I had a worryingly large amount of fun on this somewhat alcohol-infused night out, I seem capable of slipping back into the student life with very little trouble: though I should point out that my own student life was almost entirely teetotal (one small glass of sherry on my first day and one small glass of champagne on the last – I blame the parents, and more specifically mine).  My youthful partners-in-crime also claimed to have had a good time – despite being handicapped by having to drag around a man both well-stricken in years and possessed of a very dodgy sense of humour.  The media often rails against young people portraying them as some sort of feral underclass; my own (admittedly limited) experience suggests I’ll feel much more comfortable when they are in charge of our destiny than the current incumbents (largely selected from my own generation).  They seem so much more together than I did at their age (or indeed am now!).

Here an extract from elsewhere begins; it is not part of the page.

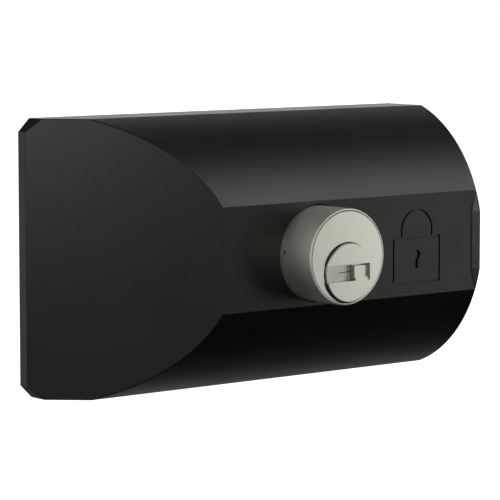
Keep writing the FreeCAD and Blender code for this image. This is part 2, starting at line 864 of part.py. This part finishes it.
def make_plug():
    body = new_body("plug_body")
    x = cylinder_x
    plug_back = shell_back + d.clip_thickness + d.plug_overrun
    tail_back = arm_y1 + d.tail_overrun
    head = circle(sketch_on(body, "XZ_Plane", -head_back), x, plug_z, d.head_radius)
    pad(body, head, head_back - head_front)
    barrel = circle(sketch_on(body, "XZ_Plane", -plug_back), x, plug_z, d.plug_radius)
    pad(body, barrel, plug_back - head_back)
    tail = circle(sketch_on(body, "XZ_Plane", -tail_back), x, plug_z, d.tail_radius)
    pad(body, tail, tail_back - plug_back)
    ease_edges(body, "Chamfer", d.head_chamfer, lambda edge: edge.BoundBox.YMax < head_front.value + touch)
    cut_key_slot(body, x)
    holes = sketch_on(body, "XY_Plane", plug_z + d.head_radius * 2)
    for y in pin_places():
        circle(holes, x, y, d.pin_radius + d.fit_gap)
    pocket(body, holes, d.head_radius * 2)
    groove_y = clip_y - d.clip_play
    groove_width = d.clip_thickness + d.clip_play * 2
    groove = cut(
        rod(x, groove_y, plug_z, d.plug_radius + d.tool_over, groove_width, TURN_TO_Y),
        rod(x, groove_y, plug_z, d.plug_radius - d.clip_depth, groove_width, TURN_TO_Y),
    )
    flat = box(x - d.tail_radius, plug_back, plug_z - d.tail_radius,
               x + d.tail_radius, tail_back, plug_z - d.tail_flat)
    tap = rod(x, tail_back - d.tail_screw_length - d.tap_over, plug_z, d.tail_screw,
              d.tail_screw_length + d.tap_over, TURN_TO_Y)
    keep(cut(body, groove, flat, tap), "plug")


def cut_key_slot(body, x):
    """A shallow slot across the head, a mouth that slopes down to the right, and the keyway behind it."""
    far = d.case_height
    half_slot = d.slot_height / 2
    left = x - d.head_radius - d.tool_over
    right = x + d.slot_right
    mouth_right = x + d.mouth_right
    low = plug_z - half_slot
    high = plug_z + half_slot
    slot = rectangle(sketch_on(body, "XZ_Plane", far), left, low, right, high)
    pocket(body, slot, far + head_front + d.slot_depth)
    floor = rectangle(sketch_on(body, "XZ_Plane", far), mouth_right, low + d.floor_low, right, high)
    pocket(body, floor, far + head_front + d.floor_depth)
    groove = rectangle(sketch_on(body, "XZ_Plane", far), mouth_right, high - d.groove_height, right, high)
    pocket(body, groove, far + head_front + d.groove_depth)
    mouth = sketch_on(body, "XY_Plane", high)
    front = head_front - d.tool_over
    polygon(mouth, [
        (left, head_front + d.slot_depth),
        (left, front),
        (mouth_right, front),
        (mouth_right, head_front + d.mouth_depth),
    ])
    pocket(body, mouth, d.slot_height)
    half_key = d.keyway_height / 2
    key_z = plug_z - d.keyway_drop
    key_left = mouth_right - d.keyway_width
    ward_high = key_z - half_key + d.ward_height
    ward_x = key_left + d.ward_left
    keyway = sketch_on(body, "XZ_Plane", far)
    polygon(keyway, [
        (key_left, key_z - half_key),
        (ward_x, key_z - half_key),
        (ward_x, ward_high),
        (ward_x + d.ward_width, ward_high),
        (ward_x + d.ward_width, key_z - half_key),
        (mouth_right, key_z - half_key),
        (mouth_right, key_z + half_key),
        (key_left, key_z + half_key),
    ])
    pocket(body, keyway, far + shell_back - d.tool_over)


def make_key_leaf():
    """A spring leaf on the slope of the key slot that closes the keyway, slit into two tongues."""
    body = new_body("key_leaf_body")
    half_height = d.slot_height / 2 - d.leaf_gap
    left = cylinder_x - d.head_radius - d.tool_over
    mouth_right = cylinder_x + d.mouth_right
    left_y = head_front + d.slot_depth
    right_y = head_front + d.mouth_depth
    outline = sketch_on(body, "XY_Plane", plug_z - half_height)
    polygon(outline, [
        (left, left_y),
        (left, left_y - d.leaf_thickness),
        (mouth_right, right_y - d.leaf_thickness),
        (mouth_right, right_y),
    ])
    pad(body, outline, half_height * 2)
    around = cut(
        rod(cylinder_x, head_front, plug_z, d.head_radius * 2, d.head_length, TURN_TO_Y),
        rod(cylinder_x, head_front, plug_z, d.head_radius - d.head_chamfer, d.head_length, TURN_TO_Y),
    )
    slit = box(cylinder_x - d.head_radius + d.leaf_root, head_front, plug_z - d.leaf_slit / 2,
               mouth_right, right_y + d.tool_over, plug_z + d.leaf_slit / 2)
    wall = box(mouth_right - d.leaf_gap, head_front, plug_z - d.slot_height,
               mouth_right + d.tool_over, right_y + d.tool_over, plug_z + d.slot_height)
    keep(cut(body, around, slit, wall), "key_leaf")


def make_plug_clip():
    inner = d.plug_radius - d.clip_depth + d.press_fit
    gap = inner / 2
    ring = cut(
        rod(cylinder_x, clip_y, plug_z, d.plug_radius + d.clip_reach, d.clip_thickness, TURN_TO_Y),
        rod(cylinder_x, clip_y, plug_z, inner, d.clip_thickness, TURN_TO_Y),
        box(cylinder_x - gap, clip_y, plug_z - d.plug_radius * 2, cylinder_x + gap,
            clip_y + d.clip_thickness, plug_z),
    )
    keep(ring, "plug_clip")


def make_cylinder_clamp():
    half = shell_rear_radius + d.clamp_margin
    plate = box(cylinder_x - half, floor_y, -half_pocket + d.loose_gap, cylinder_x + half,
                clamp_y, half_pocket - d.loose_gap)
    hole = rod(cylinder_x, floor_y, plug_z, d.plug_radius + d.clip_reach + d.loose_gap,
               d.clamp_thickness, TURN_TO_Y)
    screw_holes = [
        rod(x, floor_y, z, d.medium_screw + d.screw_clearance, d.clamp_thickness, TURN_TO_Y)
        for x, z in cylinder_screw_places
    ]
    keep(cut(plate, hole, *screw_holes), "cylinder_clamp")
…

At some point during the night of (always polite) debauchery, I took an action to organise a dessert wine weekend in York.  The only thing the wedding lacked was enough dessert wine – but that is true of so much of life – and I had fallen in among fellow connoisseurs.  This is a action I plan to take quite seriously – I have already started researching the options on this train as I head south   They do say that you should never go back (and, in particular, attempts to re-capture one’s lost youth are contraindicated), but in some ways it would be a return to someone else’s student days – so perhaps it will be OK.

Watch this space…

Mr Brown goes into town

Well, OK, I’m not Mr Brown and I caught the 7:55 rather than the 8:21 – but my trip to London yesterday was the best chance I have to pay tribute to the late David Croft (let’s face it, I am unlikely to start work in a department store, holiday camp, or French café during the second world war in the near future).  And, when I return each evening I am ready, if not with my gun then oft-times with a pun!

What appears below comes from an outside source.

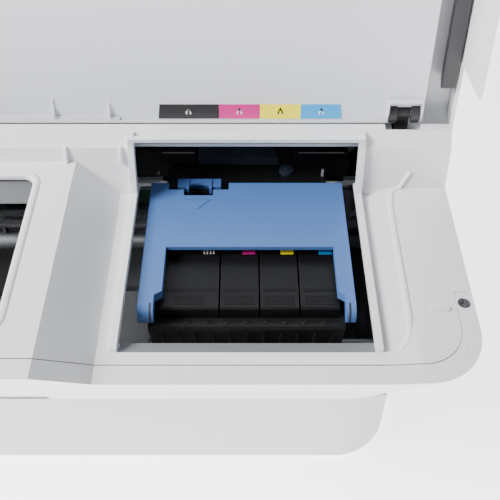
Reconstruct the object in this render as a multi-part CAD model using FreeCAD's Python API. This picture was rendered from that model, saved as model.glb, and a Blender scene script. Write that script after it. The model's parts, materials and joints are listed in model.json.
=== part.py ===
"""Compact 24-inch four-colour inkjet printer with its access lid open.

Frame: +X to the user's right, +Y to the back, +Z up, millimetres. The origin is the centre of the
outline at floor level. The lid stands open on its stop; every other moving piece is at home.
"""
import FreeCAD, Part
import math
import os

V = FreeCAD.Vector
AX = V(1, 0, 0)
AY = V(0, 1, 0)
AZ = V(0, 0, 1)

# Driving dimensions of the casing
HALF_W = 481.0            # half width of the body at its top edge
LID_HALF_W = 485.0        # the closed lid overhangs the body ends
BACK_Y = 252.5            # rear wall
TOP_Z = 230.0             # flat top of the rear housing and the closed lid
SPLIT_Z = 80.0            # base tray below, covers above
BASE_Z = 4.0              # underside of the base tray, the height of the feet
WALL = 2.5
SEAM_GAP = 0.6
LEFT_Z = 190.3            # left plateau, around the platen window
SHELF_Z = 165.0           # sunken strip around the cartridge bay
RIGHT_Z = 170.0           # right plateau
FRONT_Y = -239.0          # front top edge where it is at SHELF_Z
FRONT_SLOPE = 0.534       # the front face is undercut, mm of Y per mm of Z
SIDE_SLOPE = 0.356        # the ends are undercut too
CORNER_R = 40.0
BAND = 13.5               # fixed front band in front of the seam
END_BAND = 11.0
JOG_Y = -175.0            # behind this line the top cover reaches the ends
PRISM_LOW_Z = 4.0
SCREW_X, SCREW_Y = 475.0, -184.0

STAND_X, STAND_YS = 330.0, (-130.0, 225.0)    # blind holes for a floor stand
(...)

Sometimes, I do not have to work at juxtaposition – my life just delivers curious combinations of experience to me.  As mentioned above, I did have to go into London for work yesterday and my inbound journey was somewhat delayed.  This was not, as you might have anticipated, due to loss of catenary cables near Sawbridgeworth (apparently, the felonious travel there expressly to steal live 25kV cables from above a passing express.  I know metal prices are high – but I think there is still plenty to half-inch that is not carrying high voltage above fast-moving and slow-braking rolling stock.  But, what do I know?) but due to loose cattle on the line.  More cynical readers may think this was just an invented excuse – on a par with “the dog ate my homework” or “the cheque is in the post” – but I can assure you it was not, the wrong type of livestock were real.  When we finally arrived at the problem location, the cows were still loose: standing just to the side to the track staring at the train is it inched past.  In the Wild West, trains are fitted with cow-catchers to deal with exactly this sort of problem (well, they are in the Westerns – though, if pushed, I’d have to admit that these are not generally marketed as documentaries and are set somewhat in the past) but the Class 379 Electrostar unit in which I was travelling, whilst fast and comfortable (and a huge improvement on the Class 317/1 that one sometimes has to endure), was not so equipped.  I presume that National Express East Anglia felt that paying the extra for a cow-catcher made little economic sense in the Tame East.  Hindsight is a marvellous thing!

After a busy day of meetings, I raced back home prior to cycling into Cambridge to see some comedy in the evening.  Luckily, Frisky and Mannish (for it was they who were purveying the comedy) provide a high-energy (and volume) performance, as by this time I was already somewhat tired and a more low-key performer may have seen me doze off.  The show was jolly good, though I fear my knowledge of music from the charts was too poor to fully appreciate some of the material (to be honest, in my world, charts either require graph paper or relate to naval navigation) – but I suppose that’s what you get from only listening to BBC Radios 2, 3, 4, 6Music and 4Extra (née 7).

The show did require audience participation – and despite sitting in the back row, I was required to participate rather more fully in the show than anticipated (then again, I had anticipated none).  The premise was to form a 5-piece boy-band from members of the audience after the style of Take That: from the days when they were a boy-band, rather than the reformed middle-aged bloke-band of today.  This beggars belief, but I was chosen to form part of this soi-disant boy-band (the other four could certainly have passed for boys, even in quite good light, but I thought my days of passing for a boy lay in the distant past) on the basis of my dance skills (I was the Jason Orange figure, I believe).  For the avoidance of doubt, I should make clear that I have no dance skills whatsoever – and even the basic hand movements for the Macarena proved totally beyond me (perhaps I should have been spending less of my available mental capacity trying to translate the Portuguese words to the song at the same time) – so I can only assume that my dancing was chosen ironically.  My age, apparently, wasn’t – so I do wonder if I should send Mannish details of my optician.  As a result of my selection, I spent some 10 minutes on the stage (and not the first one out of town, to return briefly to the Wild West) and did gain rather a taste for it, despite the lack of a singing (or speaking) part or (indeed) a fee.

So, perhaps rather than the movie or book of this blog, I should look to present GofaDM on the stage.  At least that way the posts will (mostly, though I’m no respecter of the fourth wall – or estate) be safely confined behind a Proscenium Arch.  Perhaps, also if it were staged then in the distant future academics will argue as to whether I really wrote this blog or it was someone else entirely.